After the mission, Troy testifies to Congress about the Naval memo regarding asbestos and is placed on indefinite leave from the Navy. He and Nick eat at McDonalds and talk about taking a trip across the country in Nick's RV.

==Cast==
- Ryan Reynolds as Troy "Assassin" Kelly
- Kenneth Branagh as Nikolai Ustinov
- Marcin Dorociński as Alexander Volkov
- Maria Bakalova as Anna Ustinov
- David Morse as Harold Kelly
- Clark Johnson as Keith Hardwick
- Wendy Crewson as Karen Meadows
- Louis Cancelmi as Pete Sanders
- Josh Hamilton as Dan Hennessy
- Lovell Adams-Gray as Tomas "Boomer" Garcia
- Alex Mallari Jr. as Danny "Longshot" Bowers
- Alex Ozerov as Viktor

==Production==
In June 2023, it was announced that an original action adventure film titled Mayday was in development for Apple TV+, with Jonathan Goldstein and John Francis Daley writing and directing as well as Ryan Reynolds (who would also produce through Maximum Effort) and Kenneth Branagh in the lead roles.

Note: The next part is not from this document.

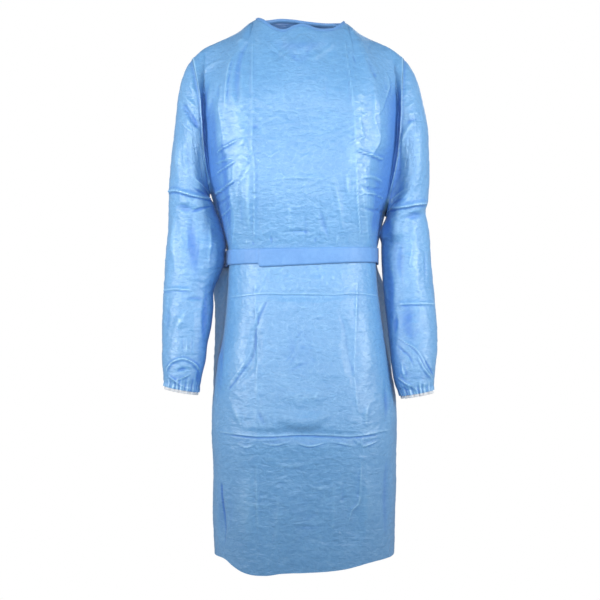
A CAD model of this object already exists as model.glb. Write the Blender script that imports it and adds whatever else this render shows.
"""Disposable isolation gown, filled out as if worn: thin nonwoven cloth with its folds, belt and cuffs."""

import logging
import math
from dataclasses import dataclass, field
from enum import Enum
from functools import partial
from typing import NamedTuple

import bmesh
import bpy
import numpy as np
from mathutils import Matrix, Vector


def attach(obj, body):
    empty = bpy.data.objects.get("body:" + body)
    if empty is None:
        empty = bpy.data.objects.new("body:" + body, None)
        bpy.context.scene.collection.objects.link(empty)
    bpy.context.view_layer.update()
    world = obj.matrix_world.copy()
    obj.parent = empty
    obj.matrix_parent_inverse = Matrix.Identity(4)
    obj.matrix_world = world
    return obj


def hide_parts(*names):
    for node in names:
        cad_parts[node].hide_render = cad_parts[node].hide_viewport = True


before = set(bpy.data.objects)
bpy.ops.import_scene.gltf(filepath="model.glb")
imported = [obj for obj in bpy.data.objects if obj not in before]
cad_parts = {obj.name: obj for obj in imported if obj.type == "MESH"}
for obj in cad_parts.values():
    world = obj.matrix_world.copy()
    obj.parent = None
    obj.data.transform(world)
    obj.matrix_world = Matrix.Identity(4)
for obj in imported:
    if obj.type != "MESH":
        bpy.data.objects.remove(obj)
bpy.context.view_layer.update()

LOG = logging.getLogger("gown")
MM = 0.001
SEAM_GAP = 0.3
BODY = "root"
FRONT_SEED, BACK_SEED = 31, 51
UV_NAME = "cloth"
FOLD_NAME = "fold"

Numbers = np.ndarray
Socket = bpy.types.NodeSocket
Pair = tuple[float, float]
Path2 = tuple[Pair, ...]
Colour = tuple[float, float, float]
Place = tuple[float, float, float]


class Face(Enum):
    """Which half of the gown a piece or a fold is on; the value is the sign of Y."""

    FRONT = -1
    BACK = 1


class Side(Enum):
    """The wearer's side; the value is the sign of X."""

    RIGHT = -1
    LEFT = 1

    @property
    def label(self) -> str:
        """The side's name as the pieces' names have it."""
        return self.name.lower()


SLEEVE_SEEDS = {Side.RIGHT: 71, Side.LEFT: 81}


class Shape(Enum):
    """How a fold is shaped across its line."""

    SOFT = "rounded, both sides alike"
    SHARP = "pressed to an edge, both sides alike"
    LAP = "steep on the right of its line, easy on the left"


class Section(NamedTuple):
    """A cross section: half widths to each side, and depths from the side seams."""

    z: float
    front_right: float
    front_left: float
    front_depth: float
    back_right: float
    back_left: float
    back_depth: float


class Facet(NamedTuple):
    """The facet beside an armhole's edge: its reach across from that edge, and how much corner it cuts."""

    z: float
    right_reach: float
    right_share: float
    left_reach: float
    left_share: float


class Mark(NamedTuple):
    """A point of a line drawn across the gown."""

    x: float
    z: float


class Ring(NamedTuple):
    """A sleeve's section, from its outer to its inner point, with its place and size in depth."""

    outer_x: float
    outer_z: float
    inner_x: float
    inner_z: float
    centre_y: float
    half_depth: float


def ease(t: Numbers | float) -> Numbers:
    """A smooth step from 0 to 1."""
    t = np.clip(t, 0.0, 1.0)
    return t * t * (3 - 2 * t)


def hermite(t: Numbers, start: Numbers, leave: Numbers, end: Numbers, arrive: Numbers) -> Numbers:
    """Points of a cubic curve.

    Args:
        t: Shares of the way, from 0 to 1.
        start: Where the curve starts.
        leave: Its direction and speed there.
        end: Where it ends.
        arrive: Its direction and speed there.

    Returns:
        The curve's points at those shares.
    """
    return (
        (1 + 2 * t) * (1 - t) ** 2 * start
        + t * (1 - t) ** 2 * leave
        + t * t * (3 - 2 * t) * end
        + t * t * (t - 1) * arrive
    )


def smooth_through(table: tuple, column: str, at: Numbers | float, places: Numbers | None = None) -> Numbers:
    """Reads a table's column along a smooth curve through its rows.

    Args:
        table: Rows with named columns, in rising order of the first one.
        column: The column to read.
        at: Where to read it.
        places: Where the rows are, if that isn't their first column.

    Returns:
        The column's value at each place.
    """
    places = np.array([row[0] for row in table], float) if places is None else places
    values = np.array([getattr(row, column) for row in table], float)
    slopes = np.gradient(values, places)
    at = np.clip(np.asarray(at, float), places[0], places[-1])
    i = np.clip(np.searchsorted(places, at, side="right") - 1, 0, len(places) - 2)
    step = places[i + 1] - places[i]
    t = (at - places[i]) / step
    return hermite(t, values[i], step * slopes[i], values[i + 1], step * slopes[i + 1])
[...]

In April 2024, Maria Bakalova, Marcin Dorociński, Lovell Adams-Gray and Clark Johnson were added to the cast. David Morse also joined the cast of the film.

Principal photography began in Montreal on March 4, 2024, and wrapped on May 8, under the working title Blackbird. The final stage of filming was in Budapest.

==Release==
Mayday was released on Apple TV on September 4, 2026.

==Reception==
 Metacritic, which uses a weighted average, assigned the film a score of 60 out of 100, based on 24 critics, indicating "mixed or average" reviews.